Un plan d'action de Hanoi, qui couvre les années 1999 à 2004, dresse un
catalogue de mesures en faveur de règles communes de fonctionnement des
marchés des capitaux, d'une coopération monétaire et d'une coopération en
matière d'infrastructures. Il lance aussi une étude sur l'établissement
d'une monnaie commune à la région, une perspective toutefois inenvisageable
avant une vingtaine d'années. L'ASEAN a aussi décidé d'accélérer la
libéralisation du commerce et des investissements et d'avancer ses délais
pour l'établissement d'une zone de libre-échange; la région, d'un
demi-milliard d'habitants, renouvelle son engagement à 'rester un marché
ouvert'. Un communiqué séparé sur des 'mesures radicales' prévoit de fortes
incitations à l'investissement en Asie du Sud-Est sur la période 1999-2000.
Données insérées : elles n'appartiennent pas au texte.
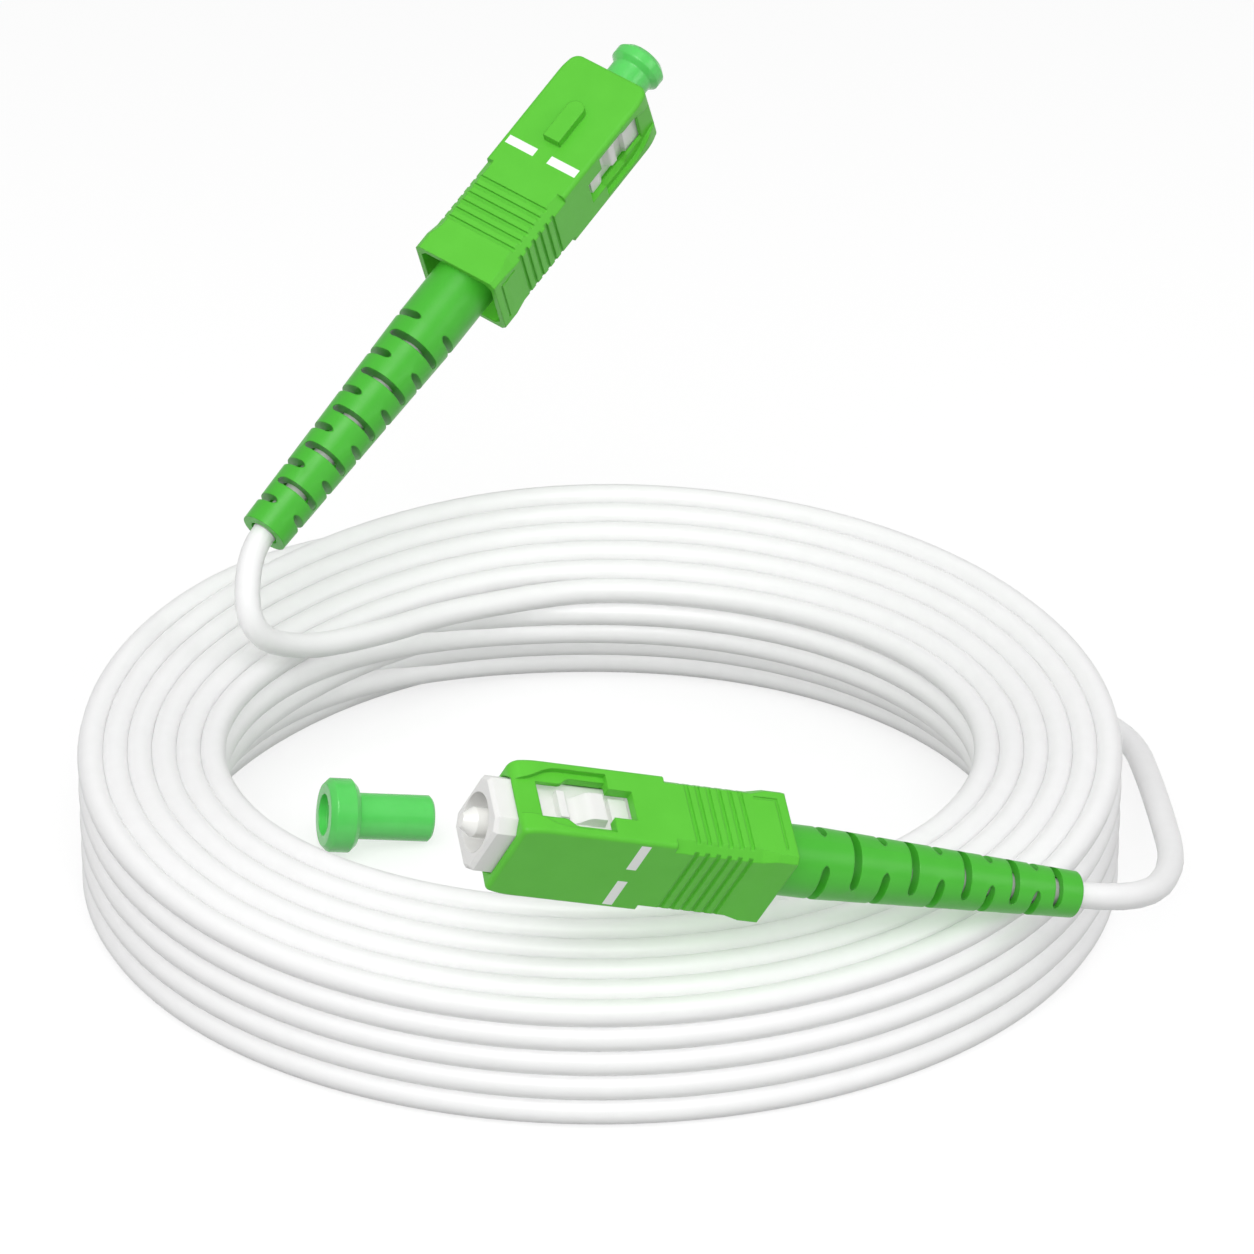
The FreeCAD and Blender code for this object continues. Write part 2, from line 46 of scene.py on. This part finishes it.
# where each plug lies, in millimetres and degrees: the middle of its housing's front edge,
# then heading, climb and roll. mouth is the boot's end on the plug's own axis
plugs = {
    "a": {"at": (1.5, 52.85, 53.3), "turn": (47.6, 31.3, 15.2), "mouth": -55.5},
    "b": {"at": (-8.2, -48.2, 29.9), "turn": (-159.5, 17.6, 62.9), "mouth": -54.1},
}


def plugTurn(side):
    heading, climb, roll = (math.radians(v) for v in plugs[side]["turn"])
    return (Euler((0, 0, heading)).to_matrix() @ Euler((0, -climb, 0)).to_matrix()
            @ Euler((roll, 0, 0)).to_matrix())


def onPlug(side, x):
    return Vector(plugs[side]["at"]) + plugTurn(side) @ Vector((x, 0, 0))


# the cable, in millimetres
cable = {
    "diameter": 2.34,
    "length": 6490.0,
    "outerRadius": 45.2,
    # from the top layer down: how many turns lie side by side, and where the inner one lies
    "layers": [(6, 34.4), (6, 34.4), (5, 35.0), (4, 36.9), (4, 38.5)],
    "outerLift": 4.7,           # rise of the top layer's outer turn at the back
    "innerLift": 3.6,           # rise of the top layer's inner turn at the front
    "changeOver": 60,           # degrees at the end of a turn in which it moves to the next place
    "leadOutRadius": 47.5,
    "straight": {"a": 2.5, "b": 7.0},
    "leadA": [
        (-31.9, 12.1, 17.1),
        (-27.3, 16.7, 13.2),
        (-20.0, 23.1, 11.8),
        (-14.9, 28.6, 11.0),
        (-5.3, 33.4, 10.6),
    ],
    "leadB": [
        (19.5, 43.3, 1.2),
        (28.0, 38.6, 1.2),
        (37.0, 34.0, 1.3),
        (44.5, 27.0, 1.8),
        (48.9, 18.2, 3.2),
        (49.5, 8.0, 5.0),
        (49.8, -4.5, 7.4),
        (50.0, -17.8, 9.4),
    ],
    "pointsPerTurn": 30,
    "stepsPerPoint": 5,
    "roundness": 4,
}


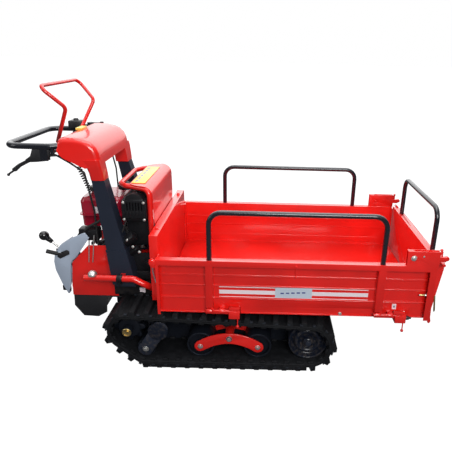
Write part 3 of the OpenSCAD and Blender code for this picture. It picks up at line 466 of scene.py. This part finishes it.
# ---------------------------------------------------------------- tracks
SPROCKET, IDLER, TAIL = (-407, 171, 68), (365, 121, 86), (-338, 75, 40)
BELT_T, TRACK_IN, TRACK_OUT, LUGS = 15, 199, 379, 40
TAIL_STAY, BOGIE = (-283, 162), (23, 135)
ROLLER_REACH, ROLLER_Z, PLATE_OUT = 124, 95, 350.4


def belt_route():
    """Straight and curved stretches of the belt's inside, as functions of the distance along it."""
    wheels = [SPROCKET, IDLER, TAIL]
    leave = []
    for a, b in zip(wheels, wheels[1:] + wheels[:1]):
        gap = math.hypot(b[0] - a[0], b[1] - a[1])
        leave.append(math.atan2(b[1] - a[1], b[0] - a[0]) + math.acos((a[2] - b[2]) / gap))
    parts = []
    for k, (x, z, r) in enumerate(wheels):
        turn = leave[k - 1] + (2 * math.pi if leave[k - 1] < leave[k] else 0)
        parts.append(("arc", (x, z, r), turn, leave[k], (turn - leave[k]) * (r + BELT_T / 2)))
        nx, nz, nr = wheels[(k + 1) % 3]
        c, s = math.cos(leave[k]), math.sin(leave[k])
        start, end = (x + r * c, z + r * s), (nx + nr * c, nz + nr * s)
        parts.append(("run", (start, end), leave[k], leave[k], math.dist(start, end)))
    return parts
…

La crise a commencé en juillet 1997 avec un effondrement des devises de
l'ASEAN. Cinq des économies dominantes de l'ASEAN sont techniquement en
récession. En 1998, la contraction économique est supérieure à 15% en
Indonésie, 8% en Thaïlande et 6% en Malaisie. A Singapour et aux
Philippines, la croissance est nulle. Selon la Banque mondiale, celle du
Vietnam se situerait aux alentours de 6% contre 8,8% l'année précédente. Le
Japon, premier pourvoyeur d'aide bilatérale à la région, est aussi en
récession, mais il s'est engagé à faire un geste dans l'espoir de récupérer
la mise qui serait l'instauration d'une zone yen face au dollar. Tokyo
apporte une aide de 28 milliards de francs sous la forme de prêts
préférentiels venant en supplément d'une assistance massive de 170
milliards de francs annoncée en octobre.